**Required work:** Read the lines that follow and pick out every one containing the word "JSON".
===== Stored records
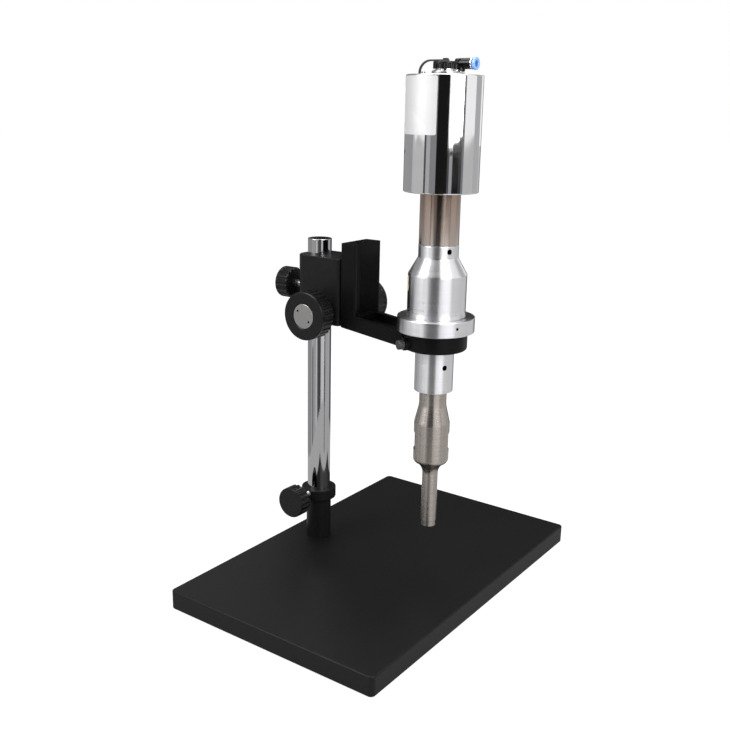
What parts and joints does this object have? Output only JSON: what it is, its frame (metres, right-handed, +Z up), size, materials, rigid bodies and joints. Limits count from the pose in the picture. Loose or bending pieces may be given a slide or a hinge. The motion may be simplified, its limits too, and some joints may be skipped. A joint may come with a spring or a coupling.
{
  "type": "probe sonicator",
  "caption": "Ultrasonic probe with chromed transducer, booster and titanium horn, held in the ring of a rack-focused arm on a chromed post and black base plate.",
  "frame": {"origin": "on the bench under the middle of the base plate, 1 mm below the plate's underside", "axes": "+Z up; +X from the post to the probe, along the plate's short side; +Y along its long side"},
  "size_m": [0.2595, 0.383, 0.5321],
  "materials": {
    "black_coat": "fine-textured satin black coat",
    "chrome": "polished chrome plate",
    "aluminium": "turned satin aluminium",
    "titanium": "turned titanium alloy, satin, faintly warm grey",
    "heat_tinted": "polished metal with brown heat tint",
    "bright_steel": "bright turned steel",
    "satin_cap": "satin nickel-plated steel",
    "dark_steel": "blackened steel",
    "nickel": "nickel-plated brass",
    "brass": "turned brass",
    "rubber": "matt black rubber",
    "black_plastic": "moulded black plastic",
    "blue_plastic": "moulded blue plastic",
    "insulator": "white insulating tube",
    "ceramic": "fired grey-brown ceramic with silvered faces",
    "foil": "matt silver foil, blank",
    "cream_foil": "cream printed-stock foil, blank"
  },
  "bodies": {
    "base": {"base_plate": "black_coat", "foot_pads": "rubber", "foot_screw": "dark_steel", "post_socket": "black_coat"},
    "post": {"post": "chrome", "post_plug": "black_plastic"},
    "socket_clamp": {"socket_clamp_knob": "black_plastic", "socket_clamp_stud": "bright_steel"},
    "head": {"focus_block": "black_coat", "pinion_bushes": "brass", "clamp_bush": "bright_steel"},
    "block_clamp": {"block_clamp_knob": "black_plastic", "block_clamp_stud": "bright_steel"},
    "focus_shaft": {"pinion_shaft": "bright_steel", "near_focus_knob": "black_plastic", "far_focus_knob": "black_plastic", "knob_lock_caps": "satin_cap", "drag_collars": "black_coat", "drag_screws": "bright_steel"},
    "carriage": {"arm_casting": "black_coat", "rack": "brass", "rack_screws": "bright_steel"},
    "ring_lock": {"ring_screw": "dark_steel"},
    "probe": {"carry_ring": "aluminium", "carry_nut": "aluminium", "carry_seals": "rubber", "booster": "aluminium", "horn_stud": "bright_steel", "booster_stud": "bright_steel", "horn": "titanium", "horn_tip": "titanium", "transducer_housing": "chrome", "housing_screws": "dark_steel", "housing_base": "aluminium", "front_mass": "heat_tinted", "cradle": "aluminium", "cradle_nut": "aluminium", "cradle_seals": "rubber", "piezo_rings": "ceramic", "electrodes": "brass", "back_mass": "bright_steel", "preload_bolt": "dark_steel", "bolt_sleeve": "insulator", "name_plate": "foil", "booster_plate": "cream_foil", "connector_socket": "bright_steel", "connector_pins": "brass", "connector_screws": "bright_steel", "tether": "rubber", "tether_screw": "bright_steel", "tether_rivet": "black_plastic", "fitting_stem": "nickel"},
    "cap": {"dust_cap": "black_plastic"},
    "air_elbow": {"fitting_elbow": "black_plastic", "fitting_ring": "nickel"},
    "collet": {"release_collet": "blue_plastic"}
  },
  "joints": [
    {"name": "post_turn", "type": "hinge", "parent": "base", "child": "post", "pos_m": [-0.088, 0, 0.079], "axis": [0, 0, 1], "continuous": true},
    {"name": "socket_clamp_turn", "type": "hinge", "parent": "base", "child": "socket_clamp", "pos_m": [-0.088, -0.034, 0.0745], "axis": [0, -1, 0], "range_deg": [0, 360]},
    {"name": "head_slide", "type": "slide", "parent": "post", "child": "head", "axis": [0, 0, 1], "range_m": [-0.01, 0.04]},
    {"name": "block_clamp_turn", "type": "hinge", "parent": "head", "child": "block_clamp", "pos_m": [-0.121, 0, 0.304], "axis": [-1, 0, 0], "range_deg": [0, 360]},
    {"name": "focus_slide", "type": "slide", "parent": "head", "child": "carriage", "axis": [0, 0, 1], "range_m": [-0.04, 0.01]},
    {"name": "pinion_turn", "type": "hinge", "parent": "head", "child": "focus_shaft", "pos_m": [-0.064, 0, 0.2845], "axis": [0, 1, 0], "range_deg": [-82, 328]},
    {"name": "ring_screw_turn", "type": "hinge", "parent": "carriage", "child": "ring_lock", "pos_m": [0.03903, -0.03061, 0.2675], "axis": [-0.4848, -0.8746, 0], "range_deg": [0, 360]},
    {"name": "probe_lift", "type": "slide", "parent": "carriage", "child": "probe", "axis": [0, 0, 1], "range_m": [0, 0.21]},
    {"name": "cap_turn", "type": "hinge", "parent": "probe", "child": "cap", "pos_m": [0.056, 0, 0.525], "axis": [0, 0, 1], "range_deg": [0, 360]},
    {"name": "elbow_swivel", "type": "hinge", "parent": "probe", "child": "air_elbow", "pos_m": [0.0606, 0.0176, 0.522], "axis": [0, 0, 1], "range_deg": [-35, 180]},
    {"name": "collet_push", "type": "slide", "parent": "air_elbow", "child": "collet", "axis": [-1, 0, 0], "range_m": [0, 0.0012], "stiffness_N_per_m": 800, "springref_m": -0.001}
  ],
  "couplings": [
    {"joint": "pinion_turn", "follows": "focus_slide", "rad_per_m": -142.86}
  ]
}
==========
===== Stored records
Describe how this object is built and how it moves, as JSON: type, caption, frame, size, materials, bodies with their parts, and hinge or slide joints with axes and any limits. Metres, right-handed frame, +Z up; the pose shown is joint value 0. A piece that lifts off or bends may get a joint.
==========
**Task solution:**
What parts and joints does this object have? Output only JSON: what it is, its frame (metres, right-handed, +Z up), size, materials, rigid bodies and joints. Limits count from the pose in the picture. Loose or bending pieces may be given a slide or a hinge. The motion may be simplified, its limits too, and some joints may be skipped. A joint may come with a spring or a coupling.
Describe how this object is built and how it moves, as JSON: type, caption, frame, size, materials, bodies with their parts, and hinge or slide joints with axes and any limits. Metres, right-handed frame, +Z up; the pose shown is joint value 0. A piece that lifts off or bends may get a joint.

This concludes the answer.